• _EXERCISE PROMPT_
Write the data out again, exactly as given.

* begin LISTING *

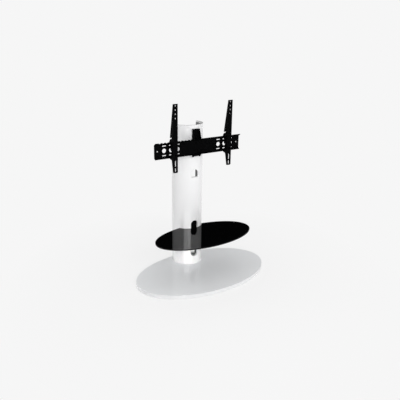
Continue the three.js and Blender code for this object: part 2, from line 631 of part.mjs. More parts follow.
function addMountBracket() {
  const half = BRACKET_WIDTH / 2;
  const toeTop = bracketBottom + BRACKET_TOE;
  const cheek = new THREE.Shape();
  cheek.moveTo(bracketBack, bracketTop);
  cheek.lineTo(bracketBack - BRACKET_TOP_DEPTH, bracketTop);
  cheek.lineTo(bracketFront, bracketTop - BRACKET_SLOPE);
  cheek.lineTo(bracketFront, toeTop);
  cheek.lineTo(bracketFront + BRACKET_TOE_SET, bracketBottom + BRACKET_TOE_ROUND);
  cheek.quadraticCurveTo(
    bracketFront + BRACKET_TOE_SET + BRACKET_TOE_ROUND / 3,
    bracketBottom,
    bracketFront + BRACKET_TOE_SET + BRACKET_TOE_ROUND,
    bracketBottom,
  );
  cheek.lineTo(bracketBack, bracketBottom);
  const cheeks = [-1, 1].map((side) => {
    const outer = side * half;
    const inner = side * (half - BRACKET_SHEET);
    return prismX(cheek, Math.min(outer, inner), Math.max(outer, inner));
  });
  const web = block(
    -half,
    half,
    bracketBack - BRACKET_SHEET,
    bracketBack,
    bracketBottom + BRACKET_WEB_TRIM,
    bracketTop,
  );
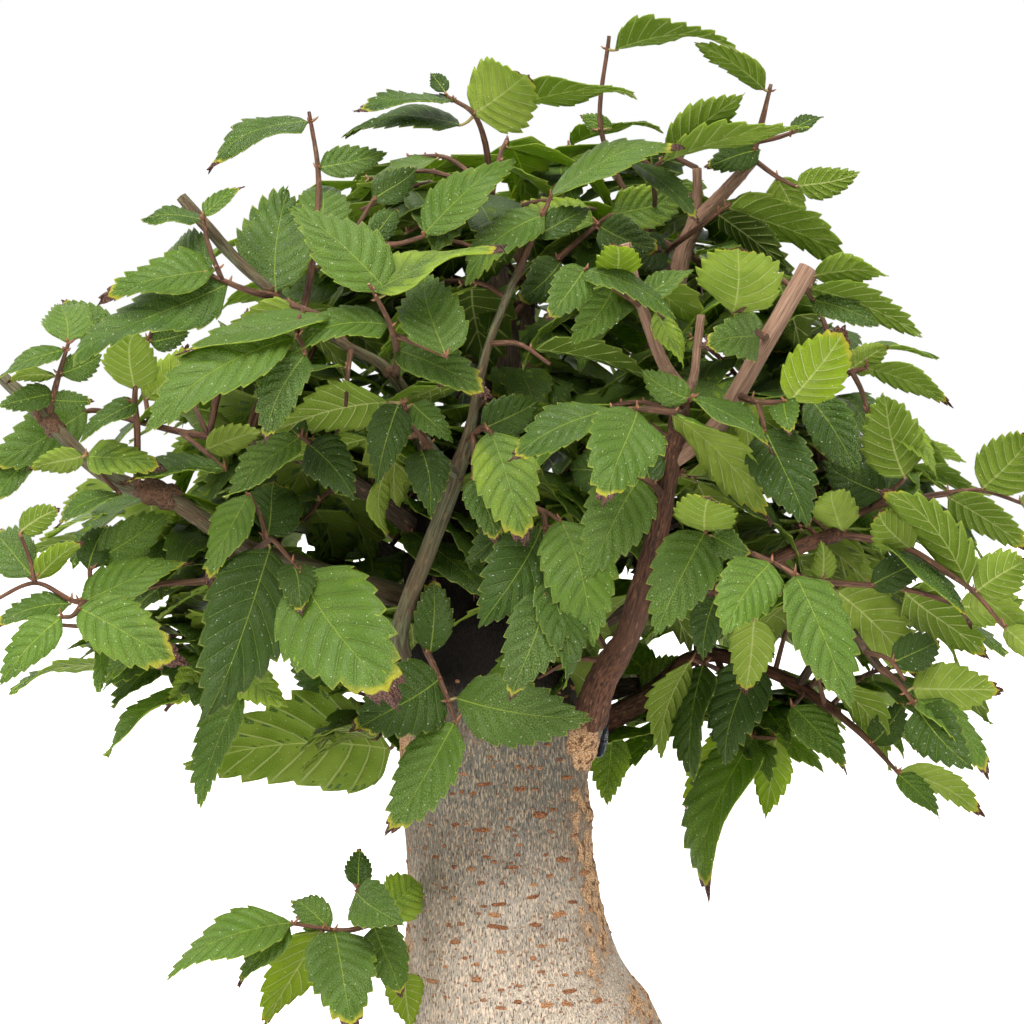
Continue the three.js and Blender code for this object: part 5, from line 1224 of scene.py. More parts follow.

* end LISTING *

• _TASK ANSWER_
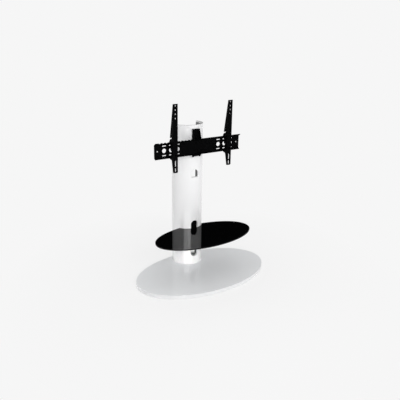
Continue the three.js and Blender code for this object: part 2, from line 631 of part.mjs. More parts follow.
function addMountBracket() {
  const half = BRACKET_WIDTH / 2;
  const toeTop = bracketBottom + BRACKET_TOE;
  const cheek = new THREE.Shape();
  cheek.moveTo(bracketBack, bracketTop);
  cheek.lineTo(bracketBack - BRACKET_TOP_DEPTH, bracketTop);
  cheek.lineTo(bracketFront, bracketTop - BRACKET_SLOPE);
  cheek.lineTo(bracketFront, toeTop);
  cheek.lineTo(bracketFront + BRACKET_TOE_SET, bracketBottom + BRACKET_TOE_ROUND);
  cheek.quadraticCurveTo(
    bracketFront + BRACKET_TOE_SET + BRACKET_TOE_ROUND / 3,
    bracketBottom,
    bracketFront + BRACKET_TOE_SET + BRACKET_TOE_ROUND,
    bracketBottom,
  );
  cheek.lineTo(bracketBack, bracketBottom);
  const cheeks = [-1, 1].map((side) => {
    const outer = side * half;
    const inner = side * (half - BRACKET_SHEET);
    return prismX(cheek, Math.min(outer, inner), Math.max(outer, inner));
  });
  const web = block(
    -half,
    half,
    bracketBack - BRACKET_SHEET,
    bracketBack,
    bracketBottom + BRACKET_WEB_TRIM,
    bracketTop,
  );
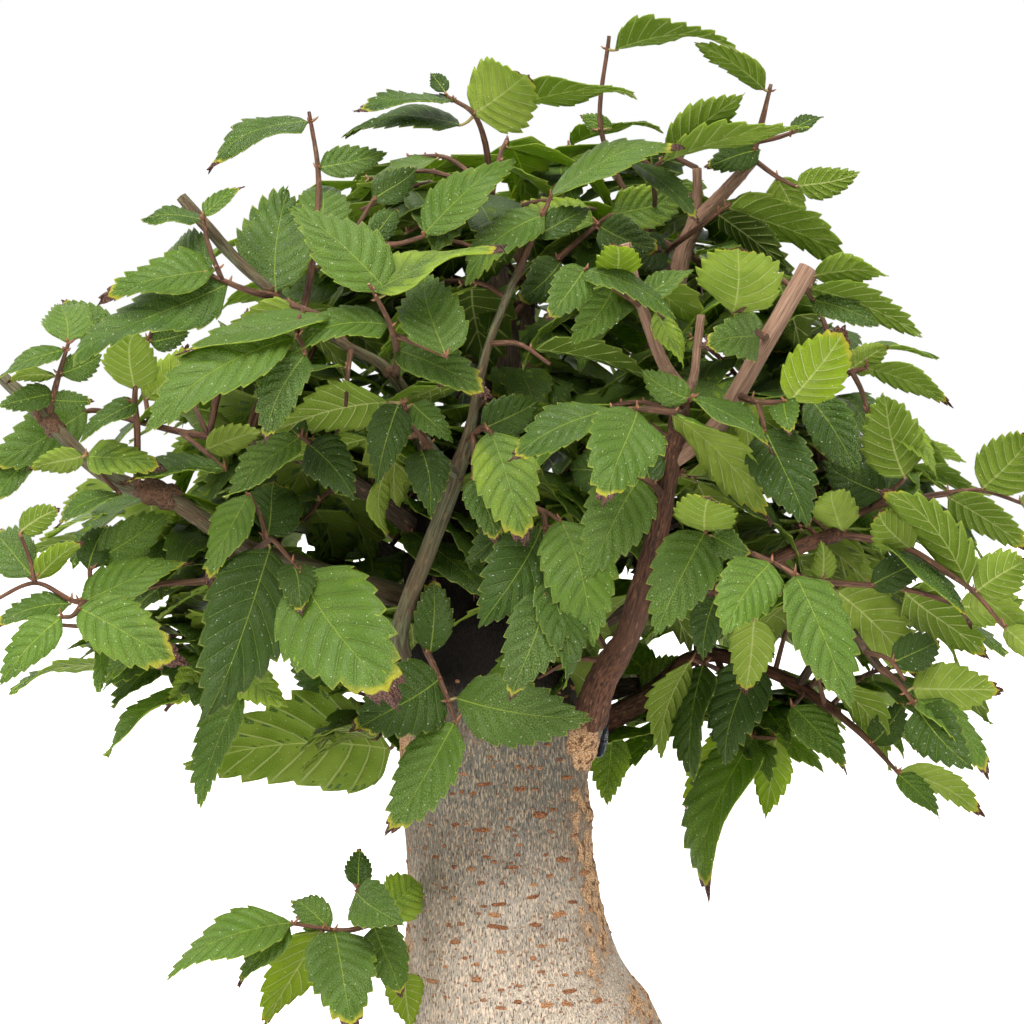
Continue the three.js and Blender code for this object: part 5, from line 1224 of scene.py. More parts follow.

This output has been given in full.